Structurally, this is a bet on scarce silver-dominant assets becoming more valuable in a world where silver demand is increasingly industrial and supply remains byproduct-heavy. The added Western Hemisphere supply-chain angle gives the project a longer-lived strategic relevance beyond spot silver moves.
Silver is supported by industrial demand and a persistent supply deficit.
Williams says industrial use is now 65% of silver demand and that the market will be in deficit for a sixth straight year.
Many junior “silver” names are really byproduct or mixed-metal stories, not pure silver exposure.
He criticizes companies that report silver-equivalent ounces while being mostly zinc or other metals.
Aftermath’s Barsele resource is large enough to give the company above-average leverage to silver prices.
He cites 224 million ounces measured and indicated plus 20 million inferred, and says the stock tends to move with silver.

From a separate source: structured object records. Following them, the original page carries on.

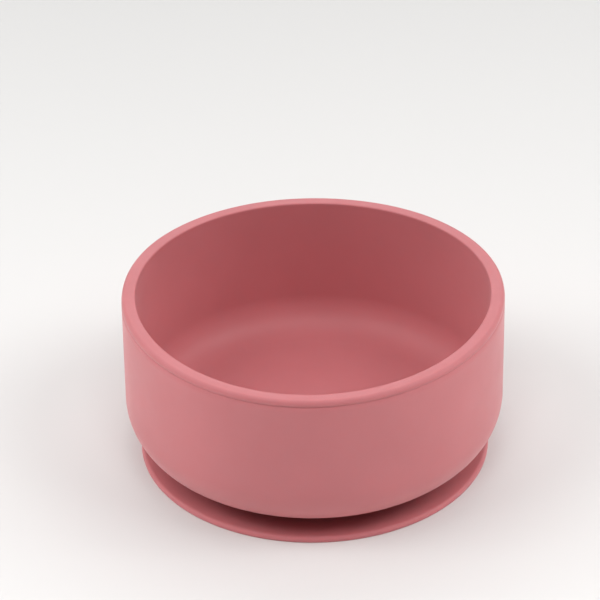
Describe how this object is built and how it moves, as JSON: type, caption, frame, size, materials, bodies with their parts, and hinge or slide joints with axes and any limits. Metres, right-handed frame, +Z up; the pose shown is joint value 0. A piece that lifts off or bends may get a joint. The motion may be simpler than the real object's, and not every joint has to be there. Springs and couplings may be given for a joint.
{
  "type": "suction bowl",
  "caption": "Round straight-walled silicone bowl for a baby, on a thin dished suction foot with a deep undercut above it and a tab at the back that peels the foot off the table.",
  "frame": {"origin": "on the table plane, on the bowl's axis: the centre of the ring that the foot seals on", "axes": "+Z up along the bowl's axis, +Y towards the back, where the release tab is, +X to the right seen from the front"},
  "size_m": [0.125, 0.1305, 0.058],
  "materials": {
    "bowl_silicone": "matte moulded silicone, dusty pink",
    "foot_silicone": "matte moulded silicone, dusty pink, softer grade"
  },
  "bodies": {
    "foot": {"suction_skirt": "foot_silicone"},
    "bowl": {"bowl_shell": "bowl_silicone", "foot_hub": "foot_silicone"},
    "tab": {"release_tab": "foot_silicone"}
  },
  "joints": [
    {"name": "suction_press", "type": "slide", "parent": "foot", "child": "bowl", "axis": [0, 0, -1], "range_m": [0, 0.0016], "stiffness_N_per_m": 10000},
    {"name": "tab_lift", "type": "hinge", "parent": "foot", "child": "tab", "pos_m": [0, 0.05895, 0.00095], "axis": [1, 0, 0], "range_deg": [0, 60], "stiffness_Nm_per_rad": 0.002}
  ]
}
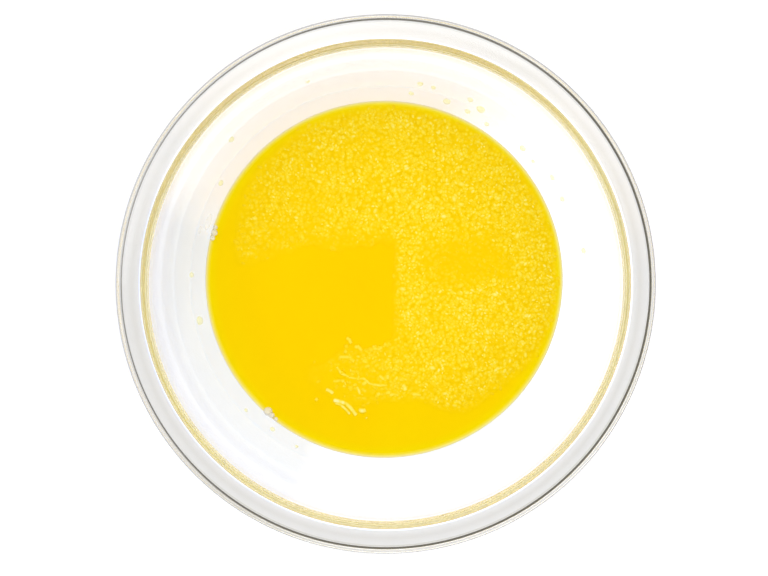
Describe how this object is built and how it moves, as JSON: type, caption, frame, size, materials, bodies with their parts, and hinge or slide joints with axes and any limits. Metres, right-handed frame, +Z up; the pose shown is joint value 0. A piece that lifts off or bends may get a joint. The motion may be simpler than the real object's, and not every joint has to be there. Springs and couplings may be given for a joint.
{
  "type": "glass mixing bowl with beaten mixture",
  "caption": "Clear round glass mixing bowl with a flat turned-down rim and foot ring, holding a frothy yellow beaten mixture.",
  "frame": {"origin": "centre of the foot, on the surface that the bowl stands on", "axes": "+Z up along the bowl's axis; -Y towards the bottom edge of the picture, +X to its right"},
  "size_m": [0.19, 0.19, 0.08],
  "materials": {
    "clear_glass": "clear, fire-polished",
    "mixture": "wet, opaque liquid",
    "froth": "wet fine bubbles",
    "drops": "wet, thin liquid",
    "clear_bubbles": "thin wet film"
  },
  "bodies": {
    "root": {"glass_bowl": "clear_glass", "mixture": "mixture", "froth": "froth", "wall_drops": "drops", "edge_bubbles": "clear_bubbles"}
  },
  "joints": []
}
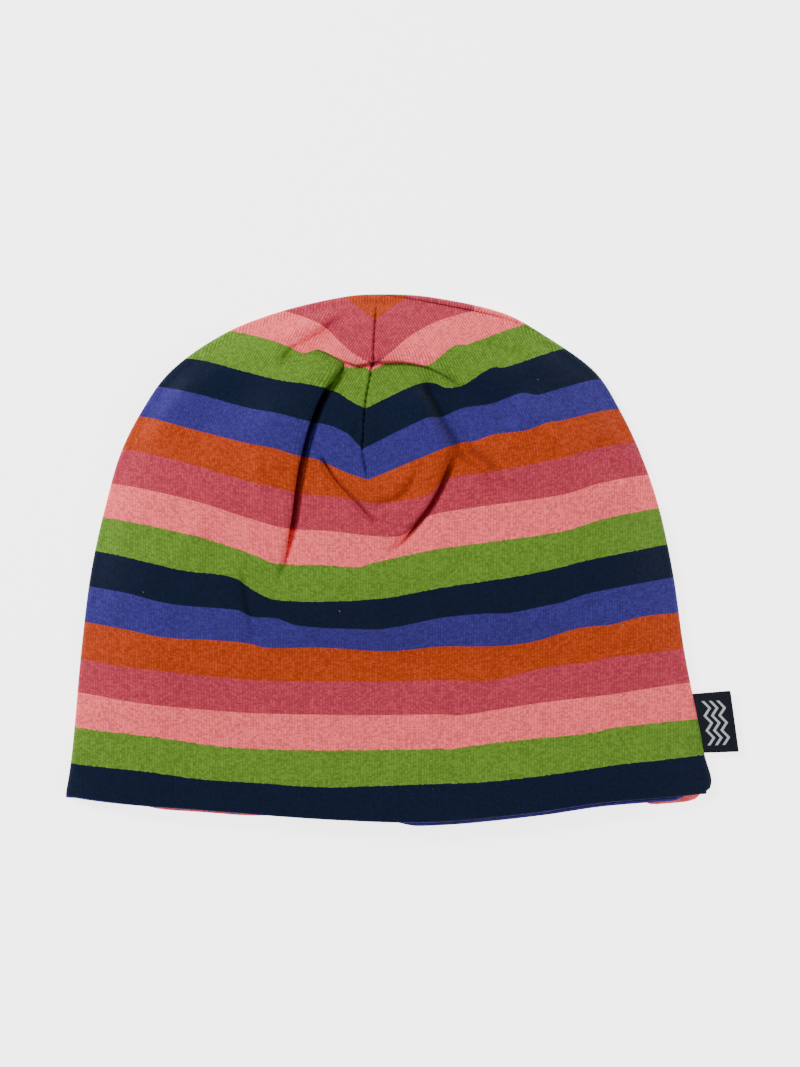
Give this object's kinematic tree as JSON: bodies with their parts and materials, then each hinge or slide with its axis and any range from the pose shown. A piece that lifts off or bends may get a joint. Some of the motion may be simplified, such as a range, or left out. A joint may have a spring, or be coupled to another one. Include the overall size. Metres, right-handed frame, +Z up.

What is happening with the junior markets right now, and can investors have confidence that things will be okay?
Mike Williams says the recent run-up in commodities and stocks was so fast that a consolidation was likely needed before the next move higher. He argues silver remains supported by strong industrial demand, ongoing deficits, and bullish long-term investors, so he is not worried about the junior resource market overall.
Where does the company currently sit on the development timeline?
He says Aftermath Silver is finishing its pre-feasibility study and is about halfway through trade-off studies. The pre-feasibility is expected in Q1 of next year, before PDAC, after which they may move to feasibility, a small commercial operation, and then final investment decision.
Would a much higher silver price change the strategy for starting small and scaling up?
He says the main change is that higher silver prices would make it more attractive to push silver production harder and recover capital sooner. For manganese, he notes they still need 18 to 24 months of testing for high-purity product, so the company can increase silver output while waiting on those off-take arrangements.